Once we buy into the argument that words no longer have meaning, and that words mean whatever the courts want them to mean, we no longer need elected officials — these well-meaning judges can decide for us. On the U. S. Supreme Court alone, we have nine judges replacing 535 elected senators and representatives. We, by no means, need to give into this assault on our freedom to govern ourselves; we don’t need to shutter the doors of Congress and of our 50 states legislatures. While the clouds hanging over our democracy are gray and becoming darker, they are not black yet. 

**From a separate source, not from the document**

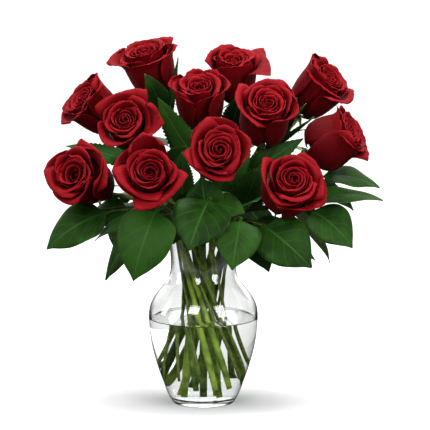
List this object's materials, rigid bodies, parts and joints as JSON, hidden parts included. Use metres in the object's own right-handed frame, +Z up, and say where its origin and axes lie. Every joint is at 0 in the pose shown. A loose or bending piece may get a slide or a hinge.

It is encouraging to know that the Father of our Nation foresaw this type of difficulty. In his Farewell Address, he stated:
The basis of our political systems is the right of the people to make and to alter their constitutions of government. But the Constitution which at any time exists, till changed by an explicit and authentic act of the whole people, is sacredly obligatory upon all. …However… unprincipled men will … subvert the power of the people and .. usurp for themselves the reins of government…(and) undermine what cannot be directly overthrown…. it is the customary weapon by which free governments are destroyed. — George Washington
 Forewarned is forearmed. We see what is happening, but we have the power in our hands to reverse it. In order to restore the courts to their proper role of interpreting laws the way that they are written, and restore our elected officials’ rightful authority, we must elect presidents and governors who only nominate judges who have a track record of interpreting laws as they are written.  Elections must not be a hollow process, where our will, as spoken through our representatives, is supplanted by a tiny, non-represented, elite group.
Back to the question, Why the bitter fight over one Supreme Court judge? Because he’s holding such great power — our power. But given that we possess the means to restore power to the people, let’s use our vote to do so.